Published by Sphere,
2 March 2017.
ISBN: 978-0-7515-6736-6 (PB)

Kennedy probably knows more about airport security than anyone else in the world. He has made it his business – literally; he operates as a consultancy – ever since his sister died in the plane which ploughed into the Twin Towers on September 11th, 2001.

So, when another major terrorist attack is threatened, one which would undermine the stability of the USA and as a consequence of the whole world, Kennedy – we never learn if he has another name – is the obvious person to set on the trail of the bad guys. But he is no super-agent, not even your everyday hero, at least not at first. He's just an ordinary guy, though maybe of above average intelligence, and possessed of knowledge and ideas far beyond the means of the authorities whose job it is to deal with this kind of situation.

Kennedy's mission, should he choose to accept it, is to prevent the attack by identifying and tracking down the perpetrator of the threat. And yes, it does become increasingly like Mission Impossible.

In the present climate, any novel about terrorism is underpinned with a large scare factor: could it happen like this, and if it did, would there be a Kennedy to save the world from disaster? But setting that aside – and to enjoy this book you really have to – what Shane Kuhn has created is a race-against-time adventure which takes every cliché in the thriller canon and weaves them into a high-octane, unputdownable piece of fiction which kept me up into the wee small hours.

It's littered with characters just made for an action movie: hardly surprising, since that's the author's background. As the extraordinary plot unfolds, the stakes keep getting higher and the body count rises. Good guys turn out to be not what they seem, and bureaucracy and politics get in the way of real progress. And Kennedy's team is whittled away until the final seconds-to-spare take-down is up to him alone.

There's even a love interest – again literally. A childhood friend of our hero's dead sister has made it in the music business, and renamed herself Love; an evening's light relief from the chase develops into something far more interesting, and not just in the romance department.

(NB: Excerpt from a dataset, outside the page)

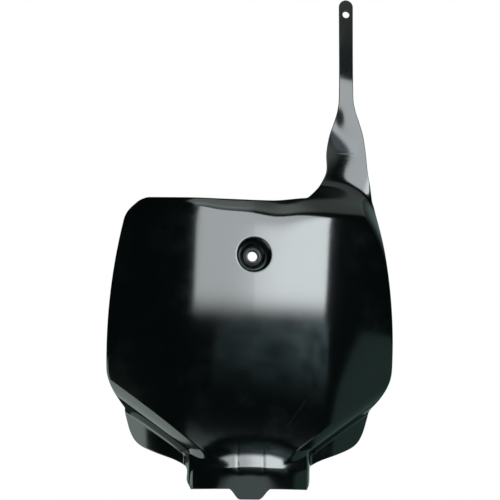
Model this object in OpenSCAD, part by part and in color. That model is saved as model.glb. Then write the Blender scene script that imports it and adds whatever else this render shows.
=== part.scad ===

On one level this is a very scary novel indeed. On another, it's possibly one of the most tense thrillers you'll read all year, and it's crying out to be made into the ultimate post 9/11 movie.
Reviewer: Lynne Patrick

Shane Kuhn is a writer and filmmaker with twenty years of experience working in the entertainment business and the ad world. In feature film, he has writing credits with Universal, Paramount, Sony, and Fox, and a writing and directing credit with Lionsgate. In the world of independent film, he is one of the four original founders of the Slamdance Film Festival and currently serves as an Executive Board member of Slamdance, Inc. A shameless product pusher in the ad world, he has worked as a copywriter, creative director, and broadcast video director and producer for several notable brands and charitable organizations.  
As a college baseball player, he threw a fastball in the low 90s but his career was cut short by a Bull Durham strike zone. The Intern’s Handbook was his first novel. He lives with his wife and family in a bi-coastal/mountain migration pattern that includes Massachusetts, Colorado, Los Angeles, and San Francisco.

Lynne Patrick has been a writer ever since she could pick up a pen, and has enjoyed success with short stories, reviews and feature journalism, but never, alas, with a novel. She crossed to the dark side to become a publisher for a few years, and is proud to have launched several careers which are now burgeoning. She lives on the edge of rural Derbyshire in a house groaning with books, about half of them crime fiction.